Many of Yellow Springs’ largest trees were planted when pioneers first arrived, or are so-called virgin trees preserved by early settlers. One virgin forest site was Mills Lawn, which later became a primary tree planting location in order to replace many of the older trees which had died.

According to a 2009 report from the Tree Committee on its history, it was in the mid-1970s that then-councilman William Duncan raised money from local businesses to plant 25 trees at Mills Lawn to honor Keith Howard’s retirement as editor from the Yellow Springs News.
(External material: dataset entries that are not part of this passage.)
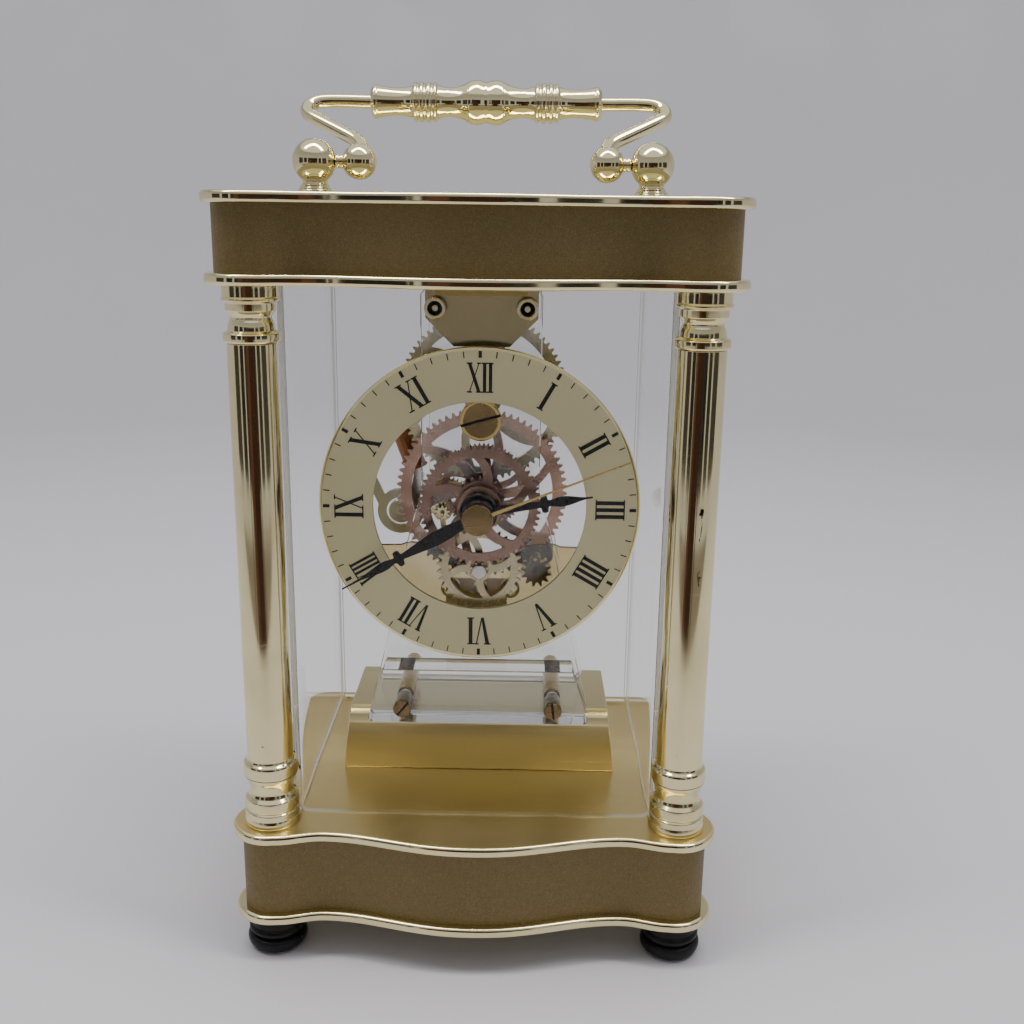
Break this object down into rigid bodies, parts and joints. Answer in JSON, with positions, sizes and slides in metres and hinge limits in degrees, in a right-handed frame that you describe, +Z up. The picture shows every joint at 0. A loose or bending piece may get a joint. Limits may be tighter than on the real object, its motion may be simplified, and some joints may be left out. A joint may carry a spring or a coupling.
{
  "type": "skeleton clock",
  "caption": "Carriage style mantel clock with a clear cover, two columns, an open dial ring over visible wheels, a swinging bail handle and a battery bay under its base.",
  "frame": {"origin": "on the table at the middle of the bounding box of the clock", "axes": "+X to the right as the dial is read, +Y from the dial to the rear door, +Z up"},
  "size_m": [0.14, 0.1062, 0.2498],
  "materials": {
    "polished_gold": "polished, lacquered",
    "brushed_gold": "brushed along the width",
    "bronze_band": "satin, fine speckle",
    "copper_wheel": "satin copper plate",
    "gold_wheel": "satin pale gold plate",
    "bright_steel": "bright",
    "black_plastic": "satin black",
    "clear_acrylic": "clear, polished",
    "amber_acrylic": "clear with a pale amber tint",
    "dial_face": "champagne satin with black print and a bright gold rim",
    "black_hand": "satin black",
    "gold_hand": "polished",
    "copper_winding": "enamelled wire",
    "circuit_board": "matt",
    "cell_jacket": "printed film"
  },
  "bodies": {
    "case": {"base_bottom_plate": "polished_gold", "base_band": "bronze_band", "base_deck": "brushed_gold", "foot_front_left": "black_plastic", "foot_front_right": "black_plastic", "foot_rear_left": "black_plastic", "foot_rear_right": "black_plastic", "battery_tray": "black_plastic", "battery_cell": "cell_jacket", "battery_contacts": "bright_steel", "pedestal_housing": "brushed_gold", "column_base_left": "polished_gold", "column_shaft_left": "polished_gold", "column_capital_left": "polished_gold", "column_base_right": "polished_gold", "column_shaft_right": "polished_gold", "column_capital_right": "polished_gold", "cover_wrap": "clear_acrylic", "top_lower_plate": "polished_gold", "top_band": "bronze_band", "top_upper_plate": "polished_gold", "handle_post_left": "polished_gold", "pivot_pin_left": "polished_gold", "handle_post_right": "polished_gold", "pivot_pin_right": "polished_gold", "front_plate": "clear_acrylic", "name_block": "clear_acrylic", "back_plate": "clear_acrylic", "top_bracket": "polished_gold", "upper_pillar_left": "bright_steel", "lower_pillar_left": "polished_gold", "foot_screw_left": "polished_gold", "upper_pillar_right": "bright_steel", "lower_pillar_right": "polished_gold", "foot_screw_right": "polished_gold", "boss_screw": "polished_gold", "lower_bridge": "amber_acrylic", "chapter_ring": "dial_face", "motion_stud": "bright_steel", "stator": "bright_steel", "coil": "copper_winding", "circuit_board": "circuit_board"},
    "handle": {"bail": "polished_gold", "handle_grip": "polished_gold"},
    "door": {"rear_door": "clear_acrylic", "door_pin_top": "polished_gold", "door_pin_bottom": "polished_gold", "door_knob": "polished_gold"},
    "battery_lid": {"battery_cover": "black_plastic"},
    "minute_arbor": {"centre_wheel": "copper_wheel", "minute_hand": "black_hand"},
    "hour_pipe": {"hour_wheel": "copper_wheel", "hour_hand": "black_hand"},
    "motion": {"motion_wheel": "copper_wheel"},
    "third": {"third_wheel": "gold_wheel"},
    "seconds_arbor": {"seconds_wheel": "copper_wheel", "second_hand": "gold_hand"},
    "step": {"step_wheel": "polished_gold"},
    "rotor_shaft": {"rotor": "bright_steel"},
    "setting_knob": {"set_arbor": "polished_gold"}
  },
  "joints": [
    {"name": "handle_hinge", "type": "hinge", "parent": "case", "child": "handle", "pos_m": [0, 0, 0.2256], "axis": [1, 0, 0], "range_deg": [0, 104]},
    {"name": "door_hinge", "type": "hinge", "parent": "case", "child": "door", "pos_m": [-0.0497, 0.0474, 0.117], "axis": [0, 0, 1], "range_deg": [0, 100]},
    {"name": "battery_cover_slide", "type": "slide", "parent": "case", "child": "battery_lid", "axis": [0, 1, 0], "range_m": [0, 0.027]},
    {"name": "minute_turn", "type": "hinge", "parent": "case", "child": "minute_arbor", "pos_m": [0, 0, 0.12845], "axis": [0, 1, 0], "continuous": true},
    {"name": "hour_turn", "type": "hinge", "parent": "case", "child": "hour_pipe", "pos_m": [0, 0, 0.12845], "axis": [0, 1, 0], "continuous": true},
    {"name": "motion_turn", "type": "hinge", "parent": "case", "child": "motion", "pos_m": [0, 0, 0.10839], "axis": [0, 1, 0], "continuous": true},
    {"name": "third_turn", "type": "hinge", "parent": "case", "child": "third", "pos_m": [0, 0, 0.15749], "axis": [0, 1, 0], "continuous": true},
    {"name": "seconds_turn", "type": "hinge", "parent": "case", "child": "seconds_arbor", "pos_m": [0, 0, 0.12845], "axis": [0, 1, 0], "continuous": true},
    {"name": "step_turn", "type": "hinge", "parent": "case", "child": "step", "pos_m": [-0.0129, 0, 0.11942], "axis": [0, 1, 0], "continuous": true},
    {"name": "rotor_turn", "type": "hinge", "parent": "case", "child": "rotor_shaft", "pos_m": [-0.0264, 0, 0.11942], "axis": [0, 1, 0], "continuous": true},
    {"name": "setting_turn", "type": "hinge", "parent": "case", "child": "setting_knob", "pos_m": [0.01727, 0, 0.10378], "axis": [0, 1, 0], "continuous": true}
  ],
  "couplings": [
    {"joint": "hour_turn", "follows": "minute_turn", "ratio": 0.083333},
    {"joint": "motion_turn", "follows": "minute_turn", "ratio": -0.625},
    {"joint": "third_turn", "follows": "minute_turn", "ratio": -8},
    {"joint": "seconds_turn", "follows": "minute_turn", "ratio": 60},
    {"joint": "step_turn", "follows": "minute_turn", "ratio": -360},
    {"joint": "rotor_turn", "follows": "minute_turn", "ratio": 1800},
    {"joint": "setting_turn", "follows": "minute_turn", "ratio": -6}
  ]
}
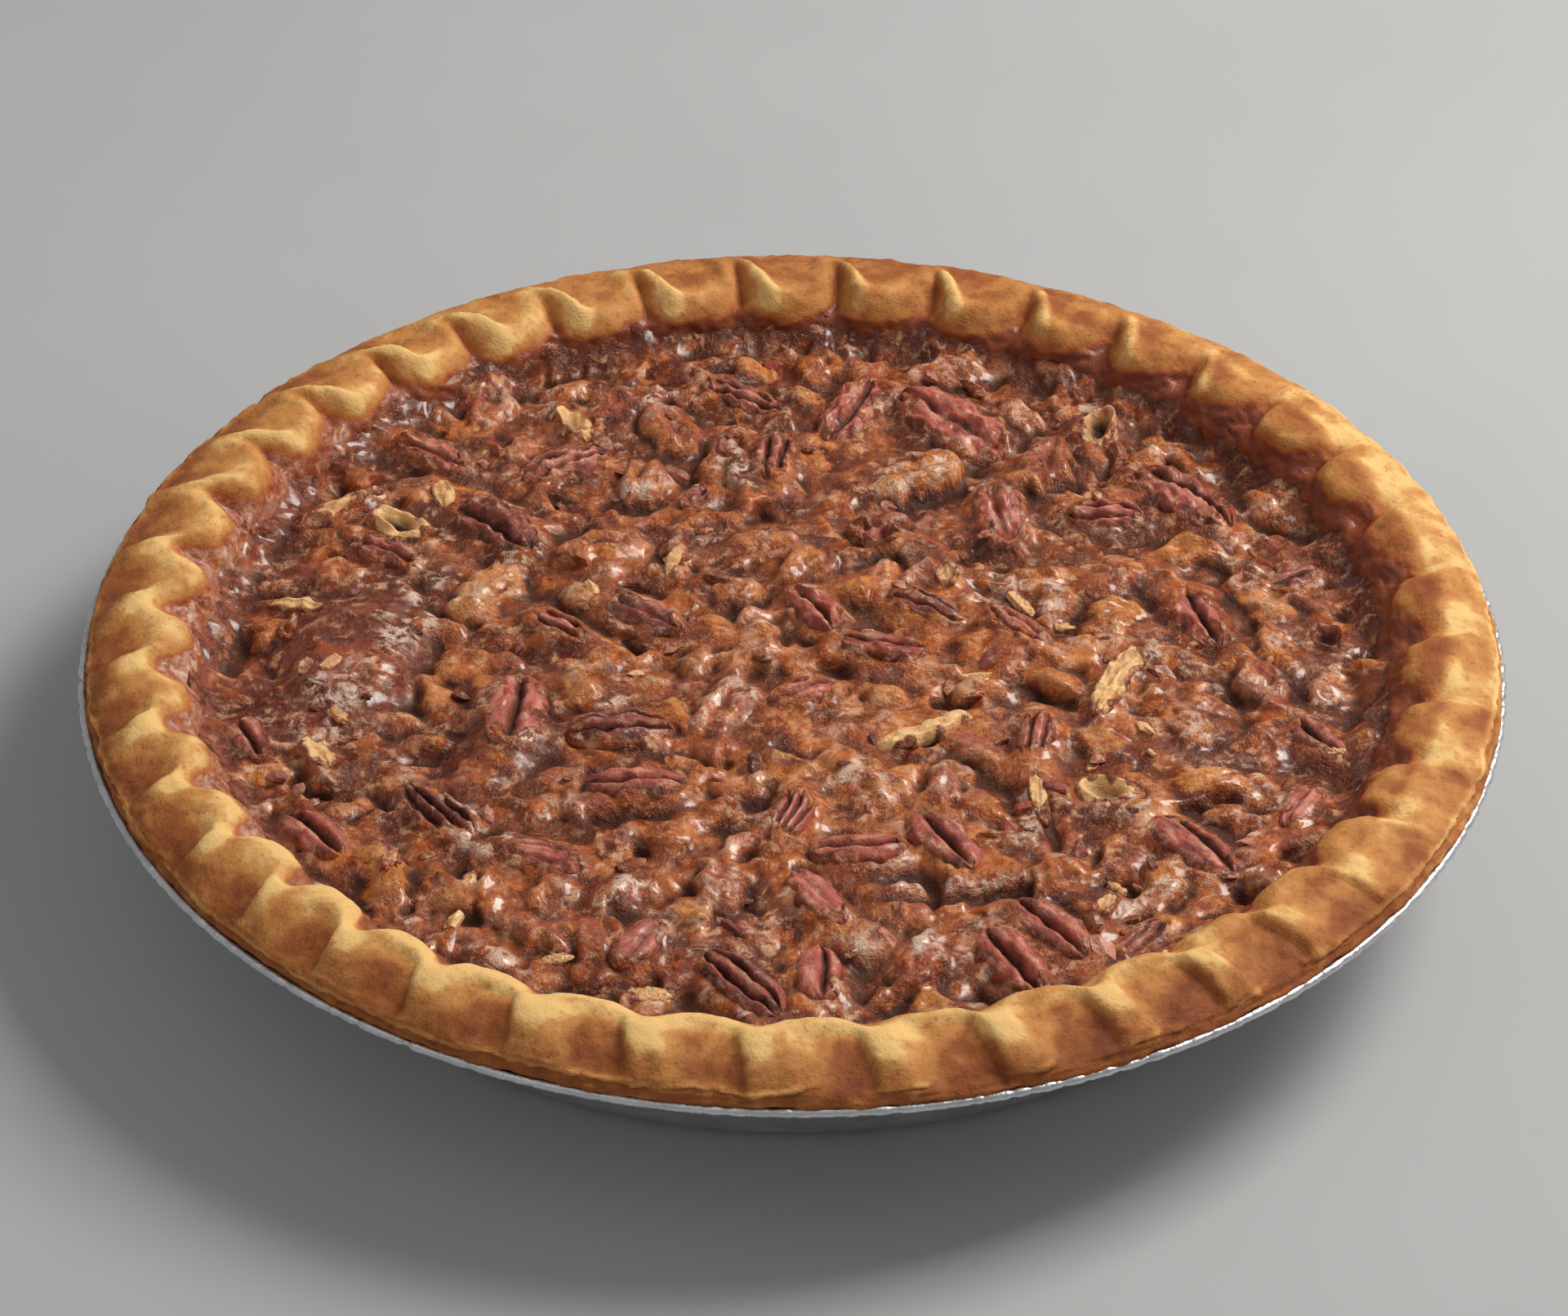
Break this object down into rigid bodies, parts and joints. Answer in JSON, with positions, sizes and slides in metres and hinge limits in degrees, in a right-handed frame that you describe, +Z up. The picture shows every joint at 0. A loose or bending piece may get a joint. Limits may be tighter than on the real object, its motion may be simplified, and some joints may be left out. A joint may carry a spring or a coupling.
{
  "type": "pecan pie",
  "caption": "Round uncut pecan pie with a crimped golden crust, a glossy filling with nuts in it and its own foil tin.",
  "frame": {"origin": "middle of the tin's flat base, on its underside", "axes": "+Z up through the pie, from the base to the rim; +Y away from the viewer, +X to the right"},
  "size_m": [0.2616, 0.2616, 0.0396],
  "materials": {
    "foil": "bright, finely wrinkled foil",
    "pastry": "matte baked pastry",
    "filling": "glossy baked caramel",
    "nut_skin": "satin, glazed in places",
    "nut_flesh": "matte"
  },
  "bodies": {
    "root": {"tin": "foil", "crust": "pastry", "filling": "filling", "pecan_half_01": "nut_skin", "pecan_half_02": "nut_skin", "pecan_cup_03": "nut_flesh", "pecan_half_04": "nut_skin", "pecan_chip_05": "nut_flesh", "pecan_cup_06": "nut_flesh", "pecan_half_07": "nut_skin", "pecan_sliver_08": "nut_flesh", "pecan_sliver_09": "nut_flesh", "pecan_half_10": "nut_skin", "pecan_half_11": "nut_skin", "pecan_chip_12": "nut_flesh", "pecan_half_13": "nut_skin", "pecan_half_14": "nut_skin", "pecan_half_15": "nut_skin", "pecan_half_16": "nut_skin", "pecan_cup_17": "nut_flesh", "pecan_half_18": "nut_skin", "pecan_half_19": "nut_skin", "pecan_half_20": "nut_skin", "pecan_chip_21": "nut_flesh", "pecan_chip_22": "nut_flesh", "pecan_half_23": "nut_skin", "pecan_half_24": "nut_skin", "pecan_cup_25": "nut_flesh", "pecan_half_26": "nut_skin", "pecan_half_27": "nut_skin", "pecan_half_28": "nut_skin", "pecan_half_29": "nut_skin", "pecan_sliver_30": "nut_flesh", "pecan_sliver_31": "nut_flesh", "pecan_half_32": "nut_skin", "pecan_half_33": "nut_skin", "pecan_cup_34": "nut_flesh", "pecan_sliver_35": "nut_flesh", "pecan_half_36": "nut_skin", "pecan_half_37": "nut_skin", "pecan_half_38": "nut_skin", "pecan_half_39": "nut_skin", "pecan_half_40": "nut_skin", "pecan_half_41": "nut_skin", "pecan_half_42": "nut_skin", "pecan_half_43": "nut_skin", "pecan_half_44": "nut_skin", "pecan_half_45": "nut_skin", "pecan_chip_46": "nut_flesh", "pecan_half_47": "nut_skin", "pecan_half_48": "nut_skin", "pecan_half_49": "nut_skin", "pecan_half_50": "nut_skin", "pecan_half_51": "nut_skin", "pecan_half_52": "nut_skin", "pecan_half_53": "nut_skin", "pecan_half_54": "nut_skin", "pecan_chip_55": "nut_flesh", "pecan_half_56": "nut_skin", "pecan_half_57": "nut_skin"}
  },
  "joints": []
}
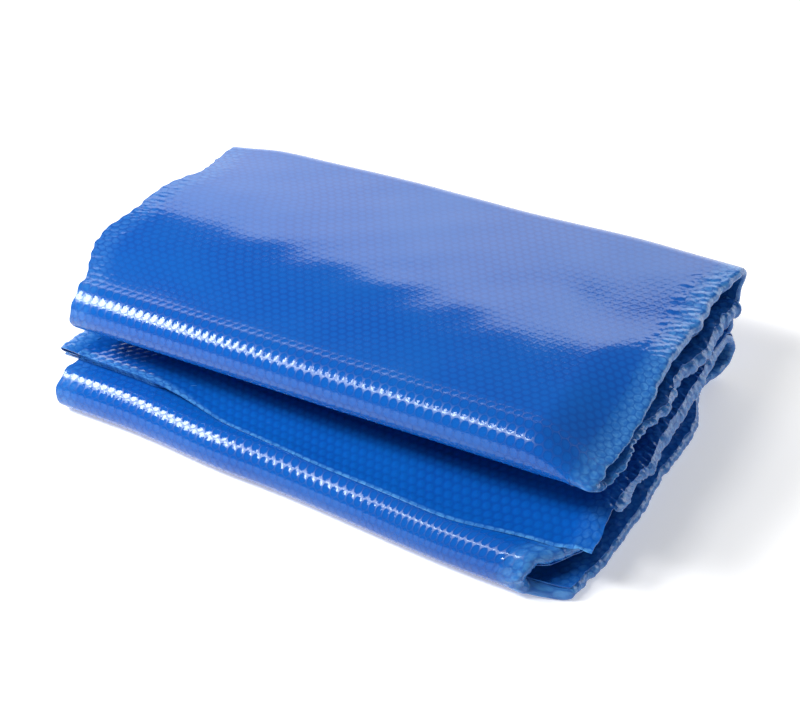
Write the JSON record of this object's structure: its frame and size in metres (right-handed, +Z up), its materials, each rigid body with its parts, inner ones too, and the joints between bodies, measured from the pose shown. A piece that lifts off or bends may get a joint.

After several more years of planting and tending trees at Mills Lawn and what is now Duncan Park, the Tree Committee was formally organized. Over its 28-year history, the all-volunteer committee has planted about 2,000 trees, including 750 tribute trees on 26 public property locations around town, and 60 to 70 trees along the bike path, according to the history report, written by the committee’s first chairman, Lloyd Kennedy.

“The mission of the Tree Committee is to continue the beautification and livability of Yellow Springs by planting and tending and educating about trees,” Beverly said.

More recently, the committee, which operates mainly from private donations, created an arboretum on two acres of Ellis Park, where 135 trees have been planted and labeled to help homeowners plant trees suitable for their properties. In addition, the committee consults with villagers on planting and caring for trees and spearheaded a 2007 street tree study to determine their value to the community.

According to Reynolds, the benefits to Yellow Springs of trees, especially those native to the local environment, are tremendous. They sequester carbon dioxide, cut the heat island effect of paved surfaces in the summer, and provide food and shelter for native birds. Street trees specifically have been shown to increase business in communities, slow down traffic and mitigate noxious smells.

The update of “The big trees of Yellow Springs” report, which will feature a map of the largest trees in Yellow Springs as of 2010, is one way to promote trees in Yellow Springs.

“Perhaps it is fitting that Yellow Springs should have its own list of big trees because it has a truly exceptional number of large trees,” Bieri wrote in the 1972 report. “I know of no other village of comparable size with as many giant trees.”

“Our heritage of big-sized trees and enjoying trees in Yellow Springs continues,” Reynolds said.